Accounting Firm Payments to Owners Flunk Independent Investor Test


The Seventh Circuit held that an accounting and consulting firm organized as a C corporation could not deduct payments to related entities because they were dividends, not compensation for services rendered by the firm’s owners ( Mulcahy, Pauritsch, Salvador & Co., No. 11-2105 (7th Cir. 5/17/12), aff’g T.C. Memo. 2011-74).

The firm was founded in 1979 by three accountants. During the tax years at issue—2001, 2002, and 2003—the three founders served as the firm’s board of directors and sole officers. During those years, the firm made payments to three related entities, which then passed those payments on to the founders in proportion to their hours worked for the firm.

The payments to the related entities reduced the firm’s taxable income to zero or near zero. The firm initially characterized those payments as consulting fees, but during the trial in Tax Court, claimed they were compensation for the founders’ services. A corporation can deduct a “reasonable allowance for salaries or other compensation” (Sec. 162(a)(1)), but cannot deduct dividends.

The IRS disallowed the firm’s deductions for the “consulting fees,” reclassifying them as dividends, and also imposed Sec. 6662 accuracy-related penalties on the firm. The Tax Court upheld the IRS’s determinations.

On appeal, the Seventh Circuit, in an opinion authored by Judge Richard Posner, applied the “independent investor test” to the facts of the case. The Seventh Circuit characterized the premise of this test as “an investor who is not an employee will not begrudge the owner-employee his high salary if the equity return is satisfactory; the investor will consider the salary reasonable compensation for the owner-employee’s contribution to the company’s success” (slip op. at 4). However, in this case the payments reduced the firm’s income—and thus its equity return to investors—to zero. Thus, the court held, “the firm flunks the independent-investor test” (slip op. at 8).

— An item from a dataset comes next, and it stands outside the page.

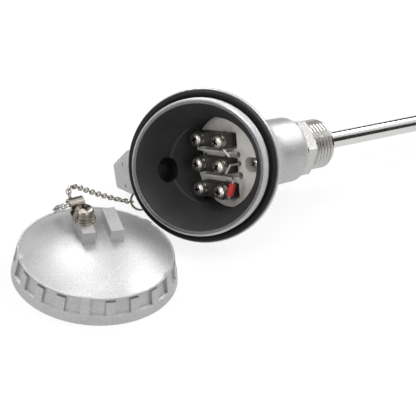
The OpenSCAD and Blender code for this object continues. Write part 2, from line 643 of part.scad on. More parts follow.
// the chain's line: from the ring to a bend behind the eye, into its seam, along it, and a loose tail
bend = on_clip([eye_l + 1.5, clip_l + 13, eye_r - 1.6]);
seam = on_clip([0.7, clip_l + 2.5, eye_r - 2.3]);
inside = on_clip([1 - eye_l / 2, clip_l, eye_r]);
tail_end = on_clip([-3.9, clip_l + 12, -7.5]);
function bez(p, t) = pow(1 - t, 3) * p[0] + 3 * pow(1 - t, 2) * t * p[1] + 3 * (1 - t) * t * t * p[2]
    + pow(t, 3) * p[3];
legs = [[ring_end, ring_end + (bend - ring_end) / 3 - [0, 0, 1.5], bend - (bend - ring_end) / 4 - [0, -1, 1],
        bend],
    [bend, bend + (bend - ring_end) * 0.29, on_clip([-0.3, clip_l + 7, eye_r + 0.4]), seam],
    [seam, on_clip([0.9, clip_l + 1.2, eye_r - 1.1]), on_clip([0.5, clip_l, eye_r]), inside],
    [inside, on_clip([-eye_l - 1, clip_l, eye_r]), on_clip([-6.5, clip_l + 5.5, 0]), tail_end]];
steps = 20;
line = concat([ring_end], [for (leg = legs, i = [1 : steps]) bez(leg, i / steps)]);
line_s = [for (i = 0, a = 0; i < len(line); i = i + 1,
    a = a + (i < len(line) ? norm(line[i] - line[i - 1]) : 0)) a];
function at(s) = [for (k = [0 : 2]) lookup(s, [for (i = [0 : len(line) - 1]) [line_s[i], line[i][k]]])];
first_p = 2 * ring_wire + ring_gap + wire_d + 0.6;
first_s = first_p - ring_wire - ring_gap / 2;
chain_l = line_s[len(line) - 1] - first_s;
links = round(chain_l / link_p);
pitch = chain_l / links;
slack = 0.08;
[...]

The Seventh Circuit rejected the firm’s argument that the consulting fees were really disguised salary. The court noted that the firm did not otherwise treat them as labor expenses: It did not withhold payroll taxes, report them on W-2s, or disclose them on the officer compensation schedule of Form 1120, U.S. Corporation Income Tax Return.

The court also rejected the firm’s argument that the payments could not have been dividends because they were distributed in proportion to the number of hours each founder worked rather than their ownership percentages. The court said this was irrelevant: “[I]f the fees were paid out of corporate income … the firm owed corporate income tax on the net income hiding in those fees. A corporation cannot avoid tax by using a cockeyed method of distributing profits to its owners” (slip op. at 9–10).

The court affirmed the Tax Court’s decision that the payments were taxable dividends and not deductible business expenses and that the firm was liable for the accuracy-related penalty.